In thinking of the structure of the interview, that too feels like a dance – something created between myself and the person being interviewed. Thinking through the logistics and trying to imagine how it might feel to move from one area or question to another. Are there too many questions – and the other person will feel like they are getting rushed and crushed around? That I am stepping on their toes, rushing to talk over them or hurrying them along to try and get all of the questions covered. Is that going to create a stressful situation for both of us – as though we’ve got the dancing equivalent of sweaty hands or stepping on each others toes? Watching the clock and calculating the number of questions still go to rather than being fully engaged in what the person is saying. Considering what kind of time people need to give considered responses, while still being able to get through enough questions that I get a sense of the lay of the land for them. Helping them move through the discussion and also allowing myself to be changed by what they have to say. Reflections that someone might offer up resonate differently when thinking about them in the context of what others share.

The dance still isn’t done, the questions need to be reviewed and updated. Then I want to pilot them to see how they translate in practice.
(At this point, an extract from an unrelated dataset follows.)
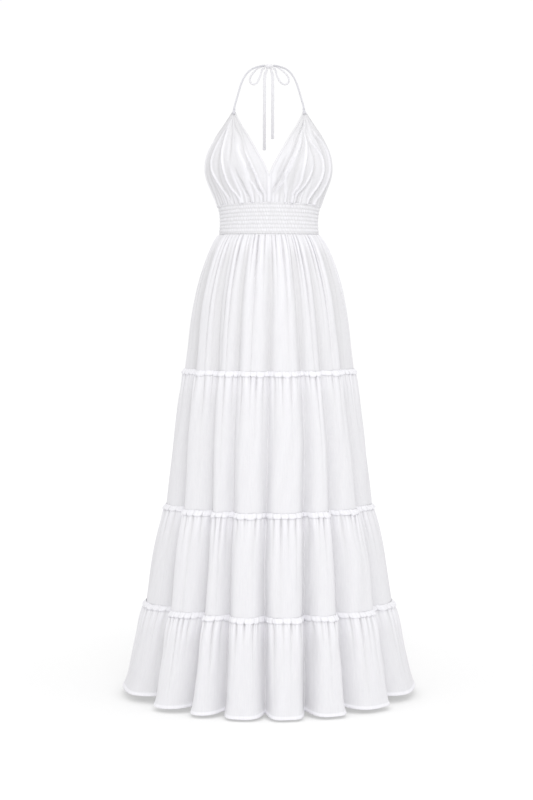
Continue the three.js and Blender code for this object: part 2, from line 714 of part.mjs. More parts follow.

It could be I put my left leg out and then have to pull it right back in again, or it turns out I’ve got two left feet or some similarly mangled metaphor. Nonetheless, that feeling of exploring and continuing to turn ideas into action is the kind of dance I want to be doing all of my days…

Are there more questions than answers?

Asking questions can be really hard. Figuring out what you want to know. Narrowing down the question means clarifying in your own mind what you are trying to understand.

Working out what you need to find out from the other person and therefore how to frame the question – both to get the information you want and also to convey certain emotions. The questions we ask can vary depending upon whether we want to be argumentative or conciliatory. Asking something that we know will bust their balls or goes into territory that’s difficult or a source of previous arguments, and likely to create another argument. Or choosing another question, another way of framing things to take a different route, elicit or create some other answers.

That all means that asking questions means choosing. In asking one question, things go down one line of thinking and opens up some areas whilst potentially also closing off others. Sometimes those questions have a short-term impact – what shall we have for dinner? Would you like to watch this film or that one? For others questions can determine a much longer-term direction something goes in. As I narrow down the focus of my PhD at the moment, that means choosing which things I let go of exploring more deeply and which things take up my days and weeks and life. A dizzying array of forks in the road, and maybe they won’t make that much of a difference overall but that sense of the power of the question to shape things feels palpable. Sometimes a delicious, exciting thing and sometimes sad at having to let go of some aspects to have something that feels manageable and coherent.

Which gives a real sense of how questions can shape or open up possibilities, the freedom asking questions brings. Would you like this? Can you do that? Questions can take you into different worlds – would you like this job, to go on a date with me, put it all on red or black? The answer only exists because first there was a question.

And that life changing potential is true if you’re the one asking the question too – something which had seemed implausible or impossible crystallises in your head or heart around a question. It might be a question to yourself – can I do this? Should I do this? What do I want? Can I bear this? How can I make things better? But when you’re feeling stuck it can feel like there aren’t any questions – because questions mean choices and being stuck can feel like you don’t have any choices. That’s not to say that asking a question can lead to an answer, or not immediately at least. Sometimes the question is just a wondering about what to do and then it can feel unclear. It opens the door to possibilities though…

That then suggests there isn’t a set number of answers. Or answers which are ready and waiting to be found. They aren’t lying around waiting to be discovered, the right question acting as a code breaker to crack open a chest to get the answers within. Lots of things become answers because first there were questions.

Reading Maller & Horne’s (2011) piece ‘Living lightly: How does Climate Change Feature in Residential Home Improvements and What are the Implications for Policy?‘ I was struck really forcefully with that sense of how we can spend a long time asking the same questions, and how that can potentially shape so much. Eventually we might get part of an answer, but maybe that can take too long and asking a different, seemingly harder question might have been better.

Part of their research was trying to understand people’s views about the environment and how important an issue it is to them, as well as finding out what environmental activities they undertake. The people involved agreed that it was a really important issue. When asked what activities they undertake they were all able to offer examples. These examples were in the realms of recycling, turning off appliances and light switches; monitoring their bills; food growing and similar. The writers suggested this showed that behaviour change campaigns had worked because those activities were all ones which people had been asked to do through campaigns over years.

So the questions that had been asked of whether people could recycle or switch lights off, had been somewhat answered in the affirmative. Yes, that is something that people can do, they can absorb those things into what Shove describes as their day to day practice. Maybe imperfectly but still, people can associate themselves with that activity and do it enough to feel like it’s true to answer that these are things they do.

Turning to home improvements people were talking about making though, those environmental views and actions didn’t translate for the most part. They lived in a separate compartment and there wasn’t really much of a shift. Some were thinking about solar or water tanks – measures in Australia, where the research was undertaken that had been increasingly discussed. In the things that could really make a difference people weren’t motivated, couldn’t see the connection, or disconnection, to their other views on environmental matters.

Perhaps asking a different question of people – can you retrofit your homes rather than can you reuse a plastic bag, wouldn’t have generated a different answer. We’ve spent decades asking smaller questions, getting imperfect answers on those, for instance in relation to recycling. We haven’t seen those answers translate into more positive responses on actions that would have a bigger impact – such as whether people would improve their homes or not. Could a long time trying to get imperfect answers to bigger questions be more impactful than a long time asking smaller questions?